Just like the quasi-mysterious and unreal-sounding green light in Chapter 1 , the eyes of Doctor Eckleburg are presented in a confusing and seemingly surreal way :

Instead of simply saying that there is a giant billboard, Nick first spends several sentences describing seemingly living giant eyes that are hovering in mid-air.

Unlike the very gray, drab, and monochrome surroundings, the eyes are blue and yellow. In a novel that is methodically color-coded, this brightness is a little surreal and connects the eyes to other blue and yellow objects.

Moreover, the description has elements of horror. The "gigantic" eyes are disembodied, with "no face" and a "nonexistent nose."

Adding to this creepy feel is the fact that even after we learn that the eyes are actually part of an advertisement, they are given agency and emotions. They don't simply exist in space, but "look out" and "persistently stare," the miserable landscape causes them to "brood," and they are even able to "exchange a frown" with Tom despite the fact that they have no mouth.

It's clear from this personification of an inanimate object that these eyes stand for something else—a huge, displeased watcher.

We were all irritable now with the fading ale and, aware of it, we drove for a while in silence. Then as Doctor T. J. Eckleburg's faded eyes came into sight down the road, I remembered Gatsby's caution about gasoline….That locality was always vaguely disquieting, even in the broad glare of afternoon, and now I turned my head as though I had been warned of something behind. Over the ashheaps the giant eyes of Doctor T. J. Eckleburg kept their vigil but I perceived, after a moment, that other eyes were regarding us with peculiar intensity from less than twenty feet away.

In one of the windows over the garage the curtains had been moved aside a little and Myrtle Wilson was peering down at the car. (7.136-163)

This time, the eyes are a warning to Nick that something is wrong . He thinks the problem is that the car is low on gas, but as we learn, the real problem at the garage is that George Wilson has found out that Myrtle is having an affair.

Of course, Nick is quickly distracted from the billboard's "vigil" by the fact that Myrtle is staring at the car from the room where George has imprisoned her. She is holding her own "vigil" of sorts, staring out the window at what she thinks is the yellow car of Tom, her would-be savior, and also giving Jordan a death stare under the misguided impression that Jordan is Daisy.

The word "vigil" is important here. It refers to staying awake for a religious purpose, or to keep watch over a stressful and significant time. Here, though, both of those meanings don't quite apply, and the word is used sarcastically.

The billboard eyes can't interact with the characters, but they do point to—or stand in for—a potential higher authority whose "brooding" and "caution" could also be accompanied by judgment. Their useless vigil is echoed by Myrtle's mistaken one—she is vigilant enough to spot Tom driving, but she is wrong to put her trust in him. Later, this trust in Tom and the yellow car is what gets her killed.

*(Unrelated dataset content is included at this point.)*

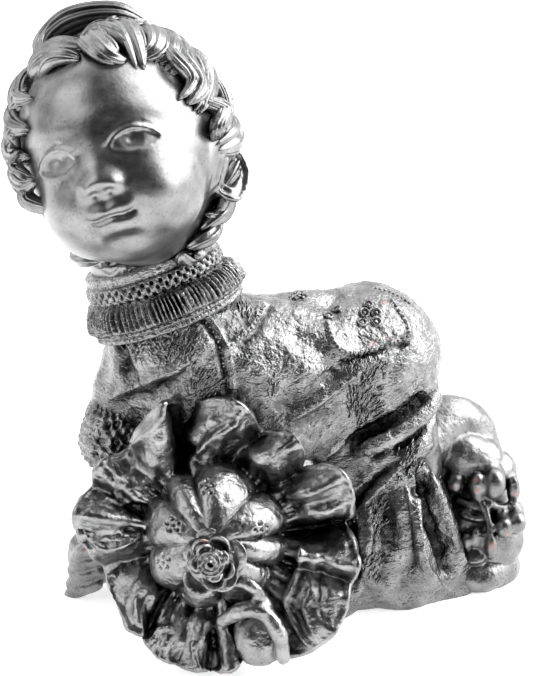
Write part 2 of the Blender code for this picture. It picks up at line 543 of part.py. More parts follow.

"Have you got a church you go to sometimes, George? Maybe even if you haven't been there for a long time? Maybe I could call up the church and get a priest to come over and he could talk to you, see?"

"Don't belong to any." ...

Wilson's glazed eyes turned out to the ashheaps, where small grey clouds took on fantastic shape and scurried here and there in the faint dawn wind.

"I spoke to her," he muttered, after a long silence. "I told her she might fool me but she couldn't fool God. I took her to the window—" With an effort he got up and walked to the rear window and leaned with his face pressed against it, "—and I said 'God knows what you've been doing, everything you've been doing. You may fool me but you can't fool God!' "

"That's an advertisement," Michaelis assured him. Something made him turn away from the window and look back into the room. But Wilson stood there a long time, his face close to the window pane, nodding into the twilight. (8.72-105)

Here, finally, the true meaning of the odd billboard that everyone finds so disquieting is revealed.

To the unhinged George Wilson , first totally distraught over Myrtle's affair and then driven past his breaking point by her death, the billboard's eyes are a watchful God . Wilson doesn't go to church, and thus doesn't have access to the moral instruction that will help him control his darker impulses. Still, it seems that Wilson wants God, or at least a God-like influence, in his life—based on him trying to convert the watching eyes of the billboard into a God that will make Myrtle feel bad about "everything [she's] been doing."

In the way George stares "into the twilight" by himself, there is an echo of what we've often seen Gatsby doing—staring at the green light on Daisy's dock . Both men want something unreachable, and both imbue ordinary objects with overwhelming amounts of meaning.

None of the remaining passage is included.